(Editor’s note: Student Champion Sara wrote this account of her journey from foster care to FAU student for publication in the newsletter and blog. We are grateful to her for sharing her powerful story.)
Being in foster care was always rough. I remember always feeling like the black sheep; I never fit in anywhere and I had no sense of belonging. I felt more like a waste of space than a human. In foster care, my biological family members and my foster parents always made me out to be the problem. Everything was always my fault. When I was in foster care, I was not allowed to be a normal kid and make normal mistakes. Every little thing that I did, I would be severely punished for and screamed at. I was constantly being told that I am lucky I was taken in since no one else wanted me and was emotionally abused for several years of my life.
I did poorly in high school, and I almost did not graduate. I remember being told that I’d never make it to college. I remember being told that I would end up pregnant before I turned 18 and on the streets. This was never an option for me. I promised myself that I would go to college.
When I was adopted, I was 17 and it was the summer before my senior year. I remember applying to colleges in September and praying I would get in. I was accepted by FAU, I worked hard the rest of my senior year, and I made it to FAU. My first semester was difficult. My adopted family wanted me to live at home, but I could not drive, and I would have to take the train and a few buses from South Broward up to Boca. I had class five days a week, spent about four hours a day on public transportation, and it was the middle of summer, so it was always insanely hot and humid. That was the most difficult summer of my life because I had no one pushing me except myself, and my advisor, Jasmine Moore. Jasmine was a life saver. She helped me figure out my financial aid so that I could afford to live on campus and not have to commute four hours a day anymore. She assisted me through my first two years of college, always acting as a mentor to me. She is part of how I came so far. No matter how poorly I may have done in a class, no matter if I may have run into some trouble with an RA, she never judged me or made me feel bad about my situation. She would help me out of it and encourage me to do better.

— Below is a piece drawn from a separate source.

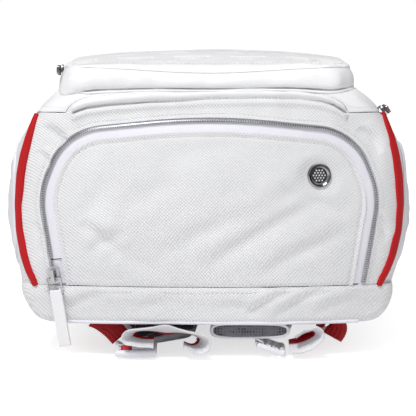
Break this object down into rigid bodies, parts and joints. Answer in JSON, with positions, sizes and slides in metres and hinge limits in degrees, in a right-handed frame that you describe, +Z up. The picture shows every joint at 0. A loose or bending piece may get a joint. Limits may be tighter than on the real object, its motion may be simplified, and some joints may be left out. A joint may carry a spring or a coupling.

I joined Champions Empowering Champions at the start of my third year of college. I met Kim Dunn, and she made me feel like family. She goes above and beyond to make sure that I and every other member of Champions are taken care of. Champions also motivates me because I know I am not alone. There are others who have struggled like me, and they are here trying to rise above and pave their own paths to success as well. Because of my experience, my long- term career goal is to be to others what Jasmine and Kim have been to me. I would like to start my own university department that assists refugees with the transition to university life. I would like to help them figure out how to navigate college, how to be self-sufficient, how to rise above the situation you were born into and pave your own path, how to understand that where you came from isn’t your fault and that you have the power to determine where you go in your life.
Now that I am an adult, I understand why my childhood was the way it was. I understand that nothing was my fault. I understand that my childhood was my childhood to teach me to be strong, persistent, determined, and never give up. It taught me to rely on myself and it taught me that I need to push myself and celebrate my own accomplishments.